(Scripts that build objects)

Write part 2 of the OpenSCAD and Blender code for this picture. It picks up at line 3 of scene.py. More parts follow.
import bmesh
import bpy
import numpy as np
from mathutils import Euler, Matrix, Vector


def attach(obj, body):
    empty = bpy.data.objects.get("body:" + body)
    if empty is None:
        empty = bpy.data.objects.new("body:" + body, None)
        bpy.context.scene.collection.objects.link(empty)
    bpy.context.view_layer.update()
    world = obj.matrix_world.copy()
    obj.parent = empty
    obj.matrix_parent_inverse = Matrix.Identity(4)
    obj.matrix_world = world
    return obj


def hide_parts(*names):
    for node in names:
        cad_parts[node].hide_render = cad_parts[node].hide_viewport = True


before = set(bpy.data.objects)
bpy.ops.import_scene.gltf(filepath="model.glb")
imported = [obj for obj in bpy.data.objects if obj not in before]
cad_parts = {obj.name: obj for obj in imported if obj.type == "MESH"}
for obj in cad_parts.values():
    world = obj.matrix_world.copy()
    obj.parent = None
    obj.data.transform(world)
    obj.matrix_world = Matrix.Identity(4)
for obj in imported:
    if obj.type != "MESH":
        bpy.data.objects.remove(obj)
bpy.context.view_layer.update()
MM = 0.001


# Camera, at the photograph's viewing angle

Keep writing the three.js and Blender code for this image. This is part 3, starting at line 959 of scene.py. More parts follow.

---

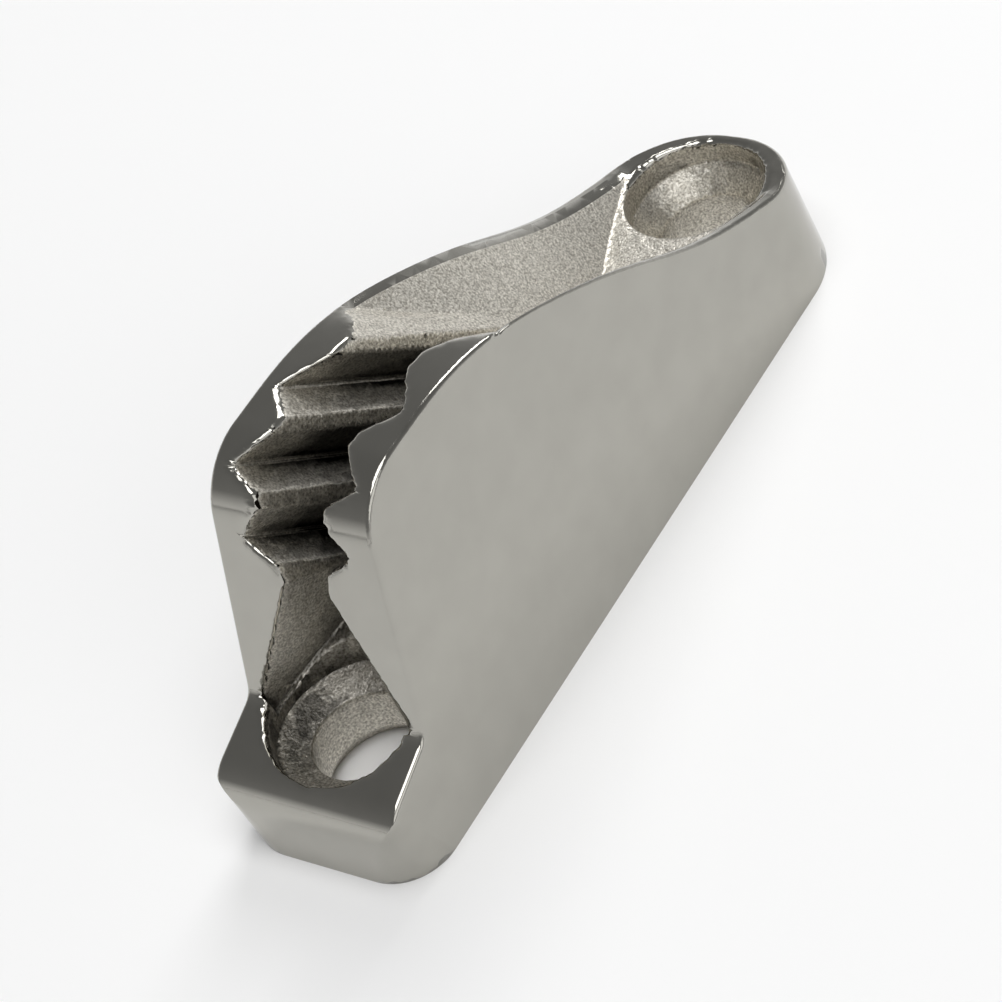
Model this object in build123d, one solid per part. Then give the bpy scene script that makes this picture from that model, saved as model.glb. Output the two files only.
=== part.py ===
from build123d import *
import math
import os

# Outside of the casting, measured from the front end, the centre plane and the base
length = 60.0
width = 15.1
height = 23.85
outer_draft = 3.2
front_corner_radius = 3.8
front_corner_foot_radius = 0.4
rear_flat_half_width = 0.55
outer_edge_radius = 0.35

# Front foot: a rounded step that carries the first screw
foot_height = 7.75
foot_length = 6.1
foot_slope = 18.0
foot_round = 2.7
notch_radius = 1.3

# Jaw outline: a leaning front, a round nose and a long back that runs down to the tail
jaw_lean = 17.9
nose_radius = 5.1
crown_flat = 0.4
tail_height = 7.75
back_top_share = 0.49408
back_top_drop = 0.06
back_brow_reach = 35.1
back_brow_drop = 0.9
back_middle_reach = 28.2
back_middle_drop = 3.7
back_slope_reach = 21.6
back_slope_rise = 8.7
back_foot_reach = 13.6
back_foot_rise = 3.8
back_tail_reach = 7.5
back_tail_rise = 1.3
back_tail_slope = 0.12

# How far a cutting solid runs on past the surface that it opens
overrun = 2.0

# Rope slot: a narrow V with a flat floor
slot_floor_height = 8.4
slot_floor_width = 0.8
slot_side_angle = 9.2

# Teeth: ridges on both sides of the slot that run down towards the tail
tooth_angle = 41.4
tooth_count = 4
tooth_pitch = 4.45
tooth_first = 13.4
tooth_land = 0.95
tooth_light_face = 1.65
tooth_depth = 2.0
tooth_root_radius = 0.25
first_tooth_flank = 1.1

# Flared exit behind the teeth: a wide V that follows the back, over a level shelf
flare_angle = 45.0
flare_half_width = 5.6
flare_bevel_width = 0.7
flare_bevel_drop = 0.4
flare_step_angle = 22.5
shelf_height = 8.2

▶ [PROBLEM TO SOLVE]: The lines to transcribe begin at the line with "Write part 2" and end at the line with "# Camera, at the photograph's viewing angle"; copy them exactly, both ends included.

▶ [SOLUTION]:
Write part 2 of the OpenSCAD and Blender code for this picture. It picks up at line 3 of scene.py. More parts follow.
import bmesh
import bpy
import numpy as np
from mathutils import Euler, Matrix, Vector


def attach(obj, body):
    empty = bpy.data.objects.get("body:" + body)
    if empty is None:
        empty = bpy.data.objects.new("body:" + body, None)
        bpy.context.scene.collection.objects.link(empty)
    bpy.context.view_layer.update()
    world = obj.matrix_world.copy()
    obj.parent = empty
    obj.matrix_parent_inverse = Matrix.Identity(4)
    obj.matrix_world = world
    return obj


def hide_parts(*names):
    for node in names:
        cad_parts[node].hide_render = cad_parts[node].hide_viewport = True


before = set(bpy.data.objects)
bpy.ops.import_scene.gltf(filepath="model.glb")
imported = [obj for obj in bpy.data.objects if obj not in before]
cad_parts = {obj.name: obj for obj in imported if obj.type == "MESH"}
for obj in cad_parts.values():
    world = obj.matrix_world.copy()
    obj.parent = None
    obj.data.transform(world)
    obj.matrix_world = Matrix.Identity(4)
for obj in imported:
    if obj.type != "MESH":
        bpy.data.objects.remove(obj)
bpy.context.view_layer.update()
MM = 0.001


# Camera, at the photograph's viewing angle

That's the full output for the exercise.